Mr Scott Morrison and the Liberals are failing our kids, our businesses and our economy when they fail to invest in education, because when you lock someone out of education you are locking them out of a job. We know that for the Liberals, when it comes to training Australian workers, TAFE and training are little more than an afterthought. In case anybody wasn't entirely convinced of how little Mr Scott Morrison cares about TAFE and training, they need only look at the fact that they've put Senator Cash in charge. And when it comes to Australian universities the government is incapable of unlocking the economic potential of a skilled workforce. A university education transforms the lives of individuals and is one of the best investments any government can make. It has the power to close the gap in just one generation and has spill-on effects for the whole community. Put simply, investing in and maintaining our world-class universities is good for all of us.

When last in government, Labor introduced the demand-driven funding system to overcome structural disadvantages and, according to a Productivity Commission report, it worked. Labor's policies saw an extra 220,000 Australians getting the opportunity of a university education, including an increase in financially disadvantaged student enrolments by 66 per cent, in Indigenous undergraduate student enrolments by 105 per cent, in enrolments of undergraduate students with a disability by 123 per cent and in enrolments of students from regional and remote areas by 50 per cent.

This government loves to pick and choose which areas of investment benefit our rural, regional and remote communities. Too often they forget that real investment in education benefits our regional areas—not tinkering around the edges but real funding. In relation to La Trobe University's Bendigo campus, if Labor had been elected, our commitment to return to a demand-driven funding system would have seen 1,000 additional students from Bendigo get a university education. There would have been another 1,000 additional students from the electorate of Page. Research has found that seven in 10 regional university graduates take up work outside metro areas and that regional universities and students reinvest more than $2 billion a year in regional communities with university campuses.

A recommendation of the recently released Napthine review confirmed what we already know about the government: they have no plan for rural, regional and remote education. The Minister for Education, during his speech to the National Press Club, said that he supported all the aims of the review. But the very first aim of the first recommendation is: 'providing demand-driven funding for university places in regional areas'. What has this government done instead? Over the past two years, they've capped university places, impacting on equity participation in our universities. And, when it comes to our schools, every dollar counts.

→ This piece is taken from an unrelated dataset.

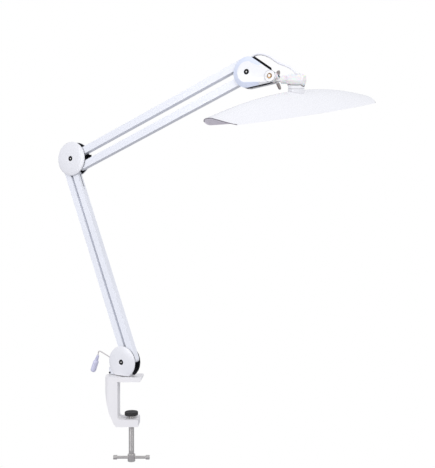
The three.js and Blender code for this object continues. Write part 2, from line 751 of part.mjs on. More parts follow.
// ---------------------------------------------------------------- shade
// Outer skin of the shade: s runs -1..1 along it, t runs -1..1 across it. inset shrinks it all round.
const shadePoint = (s, t, inset = 0) => {
  const halfWidth = SHADE_END_HALF_WIDTH + (SHADE_MID_HALF_WIDTH - SHADE_END_HALF_WIDTH) * (1 - s * s);
  const crown = SHADE_CROWN * (1 - SHADE_CROWN_FALL * s * s);
  const along = SHADE_HALF_LENGTH * s * (1 + SHADE_END_BULGE * (1 - t * t));
  const drop = (SHADE_REAR_DROP - SHADE_REAR_RISE * s * s) * Math.max(0, t) ** 4;
  const rise = crown * (1 - Math.abs(t) ** SHADE_CROWN_POWER) - drop;
  return new THREE.Vector3(along, (halfWidth - inset) * t, rise - inset * (1 - Math.abs(t) ** 3));
};

// A closed solid between two skins that share the grid of s and t.
const betweenSkins = (upper, lower, alongSteps, acrossSteps) => {
  const corners = [];
  for (const skin of [upper, lower]) {
    for (let i = 0; i <= alongSteps; i++) {
      for (let j = 0; j <= acrossSteps; j++) {
        corners.push(...skin((2 * i) / alongSteps - 1, (2 * j) / acrossSteps - 1).toArray());
      }
    }
  }
  const row = acrossSteps + 1;
  const layer = row * (alongSteps + 1);
  const faces = [];
  const quad = (a, b, c, d) => faces.push(a, b, c, a, c, d);
  for (let i = 0; i < alongSteps; i++) {
    for (let j = 0; j < acrossSteps; j++) {
      const a = i * row + j;
      quad(a, a + row, a + row + 1, a + 1);
      quad(layer + a, layer + a + 1, layer + a + row + 1, layer + a + row);
    }
    const last = i * row + acrossSteps;
    quad(i * row, layer + i * row, layer + (i + 1) * row, (i + 1) * row);
    quad(last, last + row, layer + last + row, layer + last);
  }
  for (let j = 0; j < acrossSteps; j++) {
    const end = alongSteps * row + j;
    quad(j, j + 1, layer + j + 1, layer + j);
    quad(end, layer + end, layer + end + 1, end + 1);
  }
  const g = new THREE.BufferGeometry();
  g.setAttribute("position", new THREE.BufferAttribute(new Float32Array(corners), 3));
  g.setIndex(faces);
  return g;
};

const roundedPanel = (halfLength, halfWidth, corner, z0, z1) => {
  const shape = new THREE.Shape();
  const [x, y] = [halfLength - corner, halfWidth - corner];
  shape.absarc(x, y, corner, 0, Math.PI / 2, false);
  shape.absarc(-x, y, corner, Math.PI / 2, Math.PI, false);
  shape.absarc(-x, -y, corner, Math.PI, 1.5 * Math.PI, false);
  shape.absarc(x, -y, corner, 1.5 * Math.PI, 2 * Math.PI, false);
  shape.closePath();
  const panel = new THREE.ExtrudeGeometry(shape, { depth: z1 - z0, bevelEnabled: false, curveSegments: 6 });
  return panel.translate(0, 0, z0);
};

const buildShade = (parent) => {
  const outer = (s, t) => shadePoint(s, t);
  const inner = (s, t) => shadePoint(s, t, SHADE_WALL);
  const floorOf = (s, t) => shadePoint(s, t).setZ(-60);
  const shell = betweenSkins(outer, inner, SKIN_STEPS, SKIN_STEPS / 2);
  const postTop = SHADE_CROWN + NECK_LENGTH - 14 - GAP;
  const clearOf = (s, t) => shadePoint(s, t).add(new THREE.Vector3(0, 0, GAP));
  const belowCrown = betweenSkins(clearOf, floorOf, SKIN_STEPS, SKIN_STEPS / 2);
  put(parent, "shade_shell", shell, plastic);
  const column = rodZ(0, 0, NECK_RADIUS, SHADE_CROWN - 12, postTop, 28);
  put(parent, "shade_neck", cut(column, belowCrown), plastic);

  const shelf = TRAY_TOP - 2;
  const hollow = roundedPanel(TRAY_HALF_LENGTH - 2, TRAY_HALF_WIDTH - 2, TRAY_CORNER - 2, 0, shelf);
  const posts = [-1, 1].map((side) => rodZ(side * POST_AT, 0, 5, shelf + 1, POST_TOP, 16));
  const tray = cut(roundedPanel(TRAY_HALF_LENGTH, TRAY_HALF_WIDTH, TRAY_CORNER, 1, TRAY_TOP), hollow);
  put(parent, "lamp_tray", join(tray, ...posts), plastic);
  const fit = [TRAY_HALF_LENGTH - 2 - GAP, TRAY_HALF_WIDTH - 2 - GAP, TRAY_CORNER - 2];
  put(parent, "led_board", roundedPanel(...fit, shelf - 1.2 - GAP, shelf - GAP), board);
  const buttonAt = TRAY_HALF_LENGTH - 16;
  const buttonHole = rodZ(buttonAt, 0, 5 + GAP, -2, 6, 20);
  put(parent, "diffuser", cut(roundedPanel(...fit, 1.4, 3.4), buttonHole), opal);
  put(parent, "switch_button", rodZ(buttonAt, 0, 5, -0.6, 3.2, 20), black);
};

// ---------------------------------------------------------------- assembly
buildClamp(group);
buildClampScrew(group);

const armPlane = place(group, 0, 0, AXIS_HEIGHT);
armPlane.rotation.z = rad(ARM_YAW);
buildBase(armPlane);
buildLead(armPlane);

const lowerLeft = buildBar(
  armPlane,
  "lower_bar_left",
  BASE_PINS[0],
  sum(ELBOW, ELBOW_LOWER_PINS[0]),
  LOWER_BAR_WIDTH,
);
const lowerRight = buildBar(
  armPlane,
  "lower_bar_right",
  BASE_PINS[1],
  sum(ELBOW, ELBOW_LOWER_PINS[1]),
  LOWER_BAR_WIDTH,
  true,
);
buildSpring(lowerLeft, "lower_spring");
buildChannelCable(lowerRight, "lower_cable");

buildElbow(place(armPlane, ELBOW[0], 0, ELBOW[1]));

const upperTop = buildBar(
  armPlane,
  "upper_bar_top",
  sum(ELBOW, ELBOW_UPPER_PINS[0]),
  sum(HEAD, HEAD_PINS[0]),
  UPPER_BAR_WIDTH,
);
const upperBottom = buildBar(
  armPlane,
  "upper_bar_bottom",
  sum(ELBOW, ELBOW_UPPER_PINS[1]),
  sum(HEAD, HEAD_PINS[1]),
  UPPER_BAR_WIDTH,
);
buildChannelCable(upperTop, "upper_cable");
buildSpring(upperBottom, "upper_spring");

const head = place(armPlane, HEAD[0], 0, HEAD[1]);
buildHead(head);
buildWingNut(head);
put(head, "head_cable", tube(HEAD_CABLE_ROUTE, HEAD_CABLE_RADIUS, 28), cable);

const knuckle = place(head, TILT_AT[0], 0, TILT_AT[1]);
knuckle.rotation.y = rad(TILT);
buildKnuckle(knuckle);
buildCableGland(knuckle);

const neck = place(knuckle, (BARREL_START + BARREL_END) / 2, 0, -TUBE_DROP);
neck.rotation.x = rad(ROLL);
buildNeckSaddle(neck);

const shade = place(neck, 0, 0, -NECK_LENGTH - SHADE_CROWN);
shade.rotation.z = rad(SWIVEL);
buildShade(shade);

export default group;
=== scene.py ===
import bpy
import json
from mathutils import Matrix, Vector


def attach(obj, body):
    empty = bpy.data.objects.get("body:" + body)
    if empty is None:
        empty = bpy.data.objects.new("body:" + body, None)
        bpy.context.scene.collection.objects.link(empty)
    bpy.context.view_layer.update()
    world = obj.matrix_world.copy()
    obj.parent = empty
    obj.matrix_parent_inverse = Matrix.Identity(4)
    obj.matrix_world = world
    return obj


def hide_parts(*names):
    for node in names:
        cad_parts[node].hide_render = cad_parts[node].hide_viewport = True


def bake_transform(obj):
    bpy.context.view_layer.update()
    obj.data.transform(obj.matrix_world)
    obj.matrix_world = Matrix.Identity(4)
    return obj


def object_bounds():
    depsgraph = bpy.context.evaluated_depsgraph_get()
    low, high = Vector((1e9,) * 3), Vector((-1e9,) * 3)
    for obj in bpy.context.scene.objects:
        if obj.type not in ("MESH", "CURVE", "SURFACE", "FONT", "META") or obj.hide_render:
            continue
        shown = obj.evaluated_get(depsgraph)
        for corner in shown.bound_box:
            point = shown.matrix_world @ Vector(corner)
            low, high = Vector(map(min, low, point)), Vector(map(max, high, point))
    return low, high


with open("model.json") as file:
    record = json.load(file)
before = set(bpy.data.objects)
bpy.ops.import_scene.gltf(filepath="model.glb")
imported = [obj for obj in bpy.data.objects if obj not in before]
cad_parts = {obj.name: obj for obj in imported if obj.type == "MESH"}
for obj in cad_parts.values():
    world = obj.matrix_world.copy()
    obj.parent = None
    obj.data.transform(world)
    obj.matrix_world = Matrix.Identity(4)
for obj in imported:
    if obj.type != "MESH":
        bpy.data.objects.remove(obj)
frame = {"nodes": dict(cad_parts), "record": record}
cad_box = [list(v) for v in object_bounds()]

import json
import math

import bmesh
import bpy
from mathutils import Matrix, Vector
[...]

While Labor supports this bill's aim of improving educational outcomes in very remote schools, this bill does nothing to redress the $14 billion cut from public schools over the decade. Public schools educate 70 per cent of our kids in rural, regional and remote schools and the majority of children in poorer families, children with a disability and Indigenous students—the children for whom the extra resources and support make the most difference. So $14 billion would have given the neediest schools the most money in the shortest amount of time. In the electorate of Indi, where Senator McKenzie lives, public schools would have been $22.7 million better off. Perhaps the senator could take the four-minute drive from her electorate office to Wodonga Senior Secondary College and let the school know why her government refuses to fund the additional $2.4 million they would have received under a Labor government over the term of this parliament. In Senator McMahon's community, more than $14 million was cut; in Senator Canavan's community, more than $23.36 million; in Senator Davey's community, $24.89 million; and in Senator McDonald's community, $23.5 million.

We know the benefits that flow from additional needs based funding. Schools can hire more teachers or more teacher aides. Class sizes can be smaller. Children who are struggling are identified early and get the help they need to catch up. Children who are gifted and talented get to stretch themselves. Children who need accommodation in the classroom have the attention of a teacher who has the time to properly make those accommodations. School cohorts in regional, rural and remote areas already face learning challenges compared to their metro cohorts in NAPLAN. International measures of learning progress, such as PISA, tell a similarly concerning story, with the latest data revealing a two-year gap in maths literacy between metro and remote students. Under the federal government's school funding regime, all private schools will reach or exceed their fair funding level, but nine in 10 public schools never will. Sadly, it's our kids and our economy who will pay the price.